6. Spending money into circulation creates a stable economic system that does not have to be kept constantly growing regardless of the environmental and social consequences. Such a system is therefore more sustainable.
7. Because a high volume of bank lending is required to keep the present money system functioning, the banks shape the way the economy develops. This is because they determine who can borrow, and for what purposes, according to criteria that favours those with a strong cash flow and/or substantial collateral. As a result, the present money system favours multinational companies and the rich and discriminates against smaller firms and poorer individuals. The proposed system of money creation would lessen this bias.

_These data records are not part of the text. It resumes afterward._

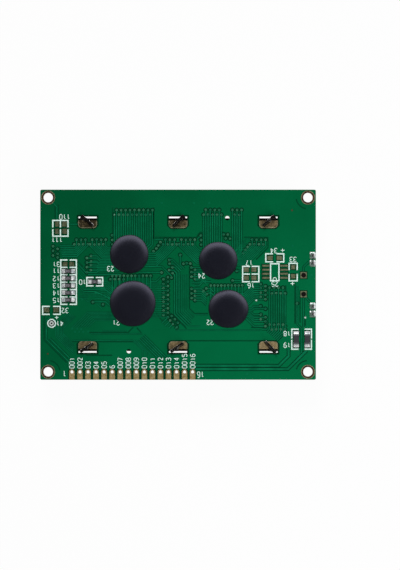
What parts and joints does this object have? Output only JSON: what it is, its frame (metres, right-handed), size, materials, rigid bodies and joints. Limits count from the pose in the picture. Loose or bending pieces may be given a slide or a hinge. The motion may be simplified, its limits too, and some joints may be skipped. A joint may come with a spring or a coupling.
{
  "type": "character lcd module",
  "caption": "Back of a character display module: circuit board with resin-covered driver chips, chip resistors and a header row, clamped by a black steel bezel's twisted tabs.",
  "frame": {"origin": "centre of the bezel's front face, which the module lies on", "axes": "+X along the board's long side, +Y away from the header row, +Z out of the board's back"},
  "size_m": [0.087, 0.06, 0.0122],
  "materials": {
    "black_resin": "black encapsulating resin",
    "cell_seal": "cured epoxy",
    "clear_acrylic": "clear acrylic",
    "contact_rubber": "silicone rubber with conducting layers",
    "diffuser_film": "white diffusing film",
    "display_glass": "clear float glass",
    "gold_pad": "thin gold flash, dulled",
    "lamp_board": "white-faced laminate",
    "led_chip": "light-emitting chip",
    "masked_copper": "copper under green solder mask",
    "painted_steel": "black painted sheet steel",
    "polarizer_film": "grey-green polarizing film",
    "resistor_body": "black glazed ceramic",
    "resistor_metal": "plated end metal",
    "silicon": "bare silicon",
    "solder": "bright solder",
    "solder_mask": "green solder mask over glass-fibre laminate",
    "tinned_lead": "tinned copper strip",
    "tinned_pad": "tinned copper land",
    "white_ink": "white screen-printed ink",
    "white_plastic": "white moulded plastic"
  },
  "bodies": {
    "root": {"backlight_housing": "white_plastic", "backlight_lead_1": "tinned_lead", "backlight_lead_2": "tinned_lead", "backlight_lead_3": "tinned_lead", "backlight_lead_4": "tinned_lead", "backlight_leds": "led_chip", "backlight_terminals": "gold_pad", "bezel": "painted_steel", "cell_seal": "cell_seal", "circuit_board": "solder_mask", "contact_strip_lower": "contact_rubber", "contact_strip_upper": "contact_rubber", "copper_traces": "masked_copper", "diffuser_sheet": "diffuser_film", "driver_die_u1": "silicon", "driver_die_u2": "silicon", "driver_die_u3": "silicon", "driver_die_u4": "silicon", "empty_pads": "gold_pad", "ends_r1": "resistor_metal", "ends_r2": "resistor_metal", "ends_r3": "resistor_metal", "ends_r4": "resistor_metal", "ends_r5": "resistor_metal", "ends_r8": "resistor_metal", "ends_r9": "resistor_metal", "ends_rf": "resistor_metal", "front_glass": "display_glass", "front_polarizer": "polarizer_film", "header_pads": "gold_pad", "lead_joint_1": "solder", "lead_joint_2": "solder", "lead_joint_3": "solder", "lead_joint_4": "solder", "led_board": "lamp_board", "light_guide": "clear_acrylic", "mounting_pads": "gold_pad", "printed_outlines": "white_ink", "rear_glass": "display_glass", "rear_polarizer": "polarizer_film", "resin_drop_u1": "black_resin", "resin_drop_u2": "black_resin", "resin_drop_u3": "black_resin", "resin_drop_u4": "black_resin", "resistor_r1": "resistor_body", "resistor_r2": "resistor_body", "resistor_r3": "resistor_body", "resistor_r4": "resistor_body", "resistor_r5": "resistor_body", "resistor_r8": "resistor_body", "resistor_r9": "resistor_body", "resistor_rf": "resistor_body", "resistor_solder": "solder", "soldered_pads": "tinned_pad", "tab_pads": "gold_pad", "test_lands": "tinned_pad"}
  },
  "joints": []
}
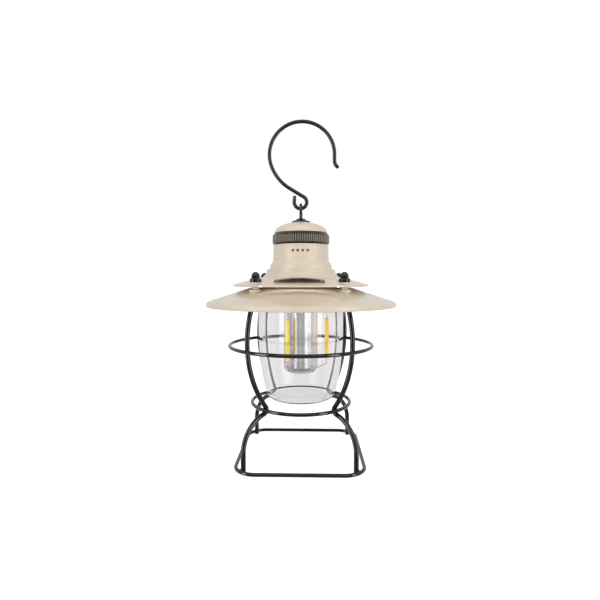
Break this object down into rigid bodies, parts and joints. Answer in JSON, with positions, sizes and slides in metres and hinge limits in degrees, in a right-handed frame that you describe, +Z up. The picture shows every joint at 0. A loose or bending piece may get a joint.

The power of these arguments seems irresistible and I wholeheartedly support Robertson's proposals. The only problem that might arise is that governments could become addicted to economic growth not because it was proving beneficial, but because the increase in the money supply the growth necessitated was an important source of tax revenue. A no-growth economy that was not inflating would not need a larger money supply each year and, consequently, the government's earnings from seigniorage would cease. Robertson is aware of this and knows that governments will be constantly tempted (as were the kings before them) to collect seigniorage by increasing the money supply in circumstances in which no extra liquidity is warranted. The attractions of creating a mini-boom just ahead of a general election would be especially hard to resist. He therefore proposes that decisions on money creation should be taken by an independent body and thus removed from direct political control.